Some factors to consider:

  • Exposure. All of the terrible things you’ve heard about lawsuits and juries in the United States? Well, some of them are true! So what should you do? Think ahead to what kinds of disputes might arise between your company and your contracting partner. If the dispute whet to trial, would a jury be likely to award a large verdict against you? If so, requiring arbitration is probably a good idea. But if you are more likely to be the one receiving the outsized award, considering forcing litigation.
  • Cost. Arbitration is usually less expensive than litigation. If the other party does not have the financial resources to sustain prolonged litigation, but you do, consider not including an arbitration provision and using the threat of costly litigation to leverage a favorable resolution.
  • Speed. Arbitration generally takes less time than litigation. Decide if a quick resolution of a likely dispute would be to your advantage or disadvantage and let that influence your decision.
  • Finality. Unlike litigation, arbitration decisions usually cannot be appealed. This is another “speed” factor to consider.
  • Privacy. An arbitration provision can require confidentiality. If that’s important to you, require arbitration. If publicity would damage your opponent, consider not including an arbitration provision in your contract.
  • Limited discovery. Discovery is usually much more limited in arbitration. Determining which party could better handle the costs and hassles of broad discovery should help you decide whether to require arbitration.
  • Remedies. Arbitration provisions can limit available remedies and waive others. Afraid of punitive damages? You can prohibit them in your arbitration provision. Are you more likely to be the one seeking punitive damages? Then force the other side to litigate. You can also place other restrictions and caps on damages in arbitration, and you can require or prohibit awards of attorneys’ fees to the winning party. There is a lot of room for strategic creativity here.
  • Emotion appeal. Unlike jurors in litigation, arbitrators are usually trained attorneys. If one side is likely to have a more emotionally appealing case, and the other a more legally compelling position, the one with the emotional case would prefer litigation. Which are you likely to be?
  • Language barrier. Arbitration is often the better choice if some of your important witnesses would have to testify in a language other than English.
  • Informality. Evidentiary rules are often relaxed in arbitration. If you’re likely to need hearsay evidence to support your position in a dispute, opt for arbitration.

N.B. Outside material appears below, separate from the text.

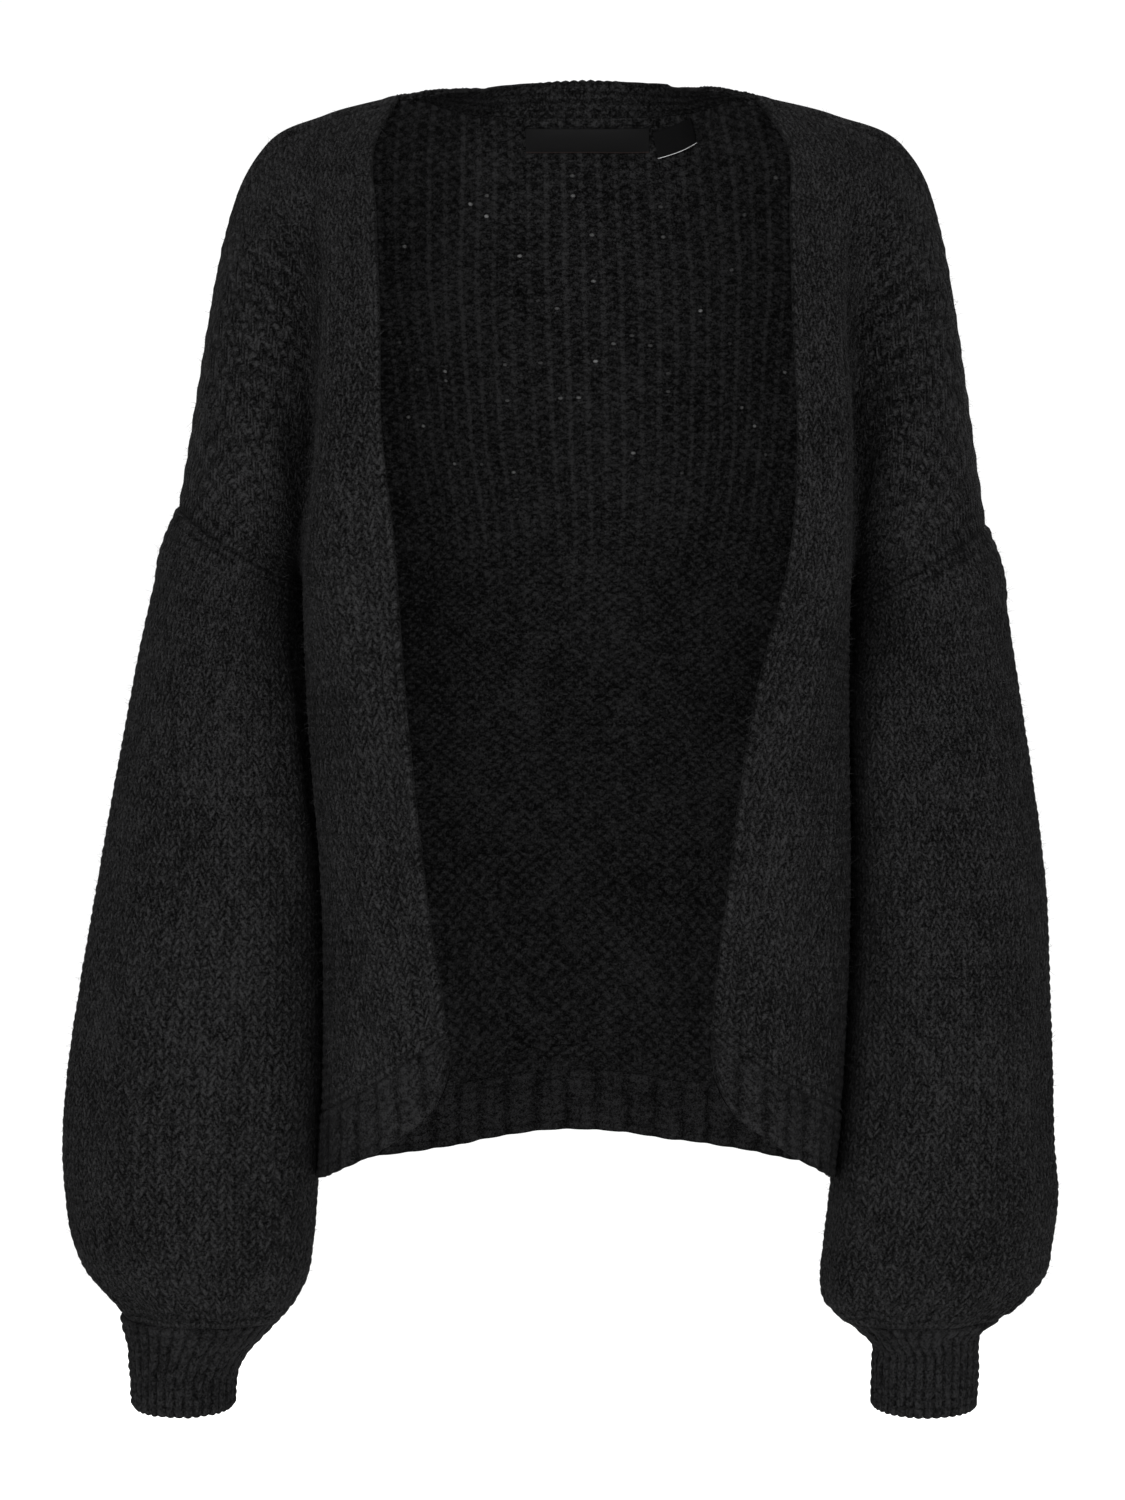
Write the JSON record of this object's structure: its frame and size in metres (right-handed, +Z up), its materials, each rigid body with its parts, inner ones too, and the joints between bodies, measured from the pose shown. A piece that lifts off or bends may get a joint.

2.  If we decide to include an arbitration provision in our contract, what terms should it contain to maximize our advantages?

Never blindly copy an arbitration provision from an old contract and paste it into the one you are negotiating. Arbitration is not a one-size-fits-all proposition. Every business relationship is unique, and terms that work to your advantage in one situation may hurt you in another. Instead, to draft an effective arbitration provision, you must evaluate its key elements on an item-by-item basis.

Some provisions to consider:

  • Mandatory mediation. Requiring mediation before a party may pursue arbitration could lead to a quick, less-costly resolution.
  • The forum. Decide where you want any arbitration to be held (e.g., which country, state, city, etc.?), then lock that into the contract.
  • The law: If a particular country’s or state’s laws will be more advantageous to you in a likely dispute, require that all disputes be resolved under those laws.
  • The Rules. Consult an attorney to learn which alternative dispute organization’s Rules would serve you best and then designate them in the contract as the governing Rules.
  • The panel of arbitrators. Determine how many arbitrators you want and what specialized knowledge or experience they should have. Sometimes three is better than one; other times it’s not. And if your case will require complex, technical proofs, you may want a trained accountant, engineer, or other professional making the decision.
  • Confidentiality. If it’s important to you, require it. If you think you may want to use the documents or testimony or the final award in future disputes with this or other parties, do not include a confidentiality provision. Some Rules default to confidentiality, so if you don’t want it, you may need to make that explicit in your agreement.
  • Discovery. Think ahead and figure out whether you would prefer broad or narrow discovery in a future dispute. For example, you can agree to limit: the number, duration, and location of depositions; the number of interrogatories and documents requests; the scope of documents to be produced; how to handle electronically stored information; and even how many weeks or months discovery can last. Determine what would work best for you, then make that an explicit term in your arbitration provision.
  • The award. Decide whether you want to limit the scope or type of damages available. Decide too whether you want the arbitrators to make written findings of fact and conclusions of law, or simply to pick a winner and state the amount of the award. Those parameters can be established in the contract.

Don’t make the mistake of treating arbitration decisions as an afterthought. If you are willing to put in a little time before you negotiate and sign a contract, and to avail yourself of the contract-specific guidance that a trained arbitration attorney can offer, your company will have an enormous advantage if a dispute ever arises.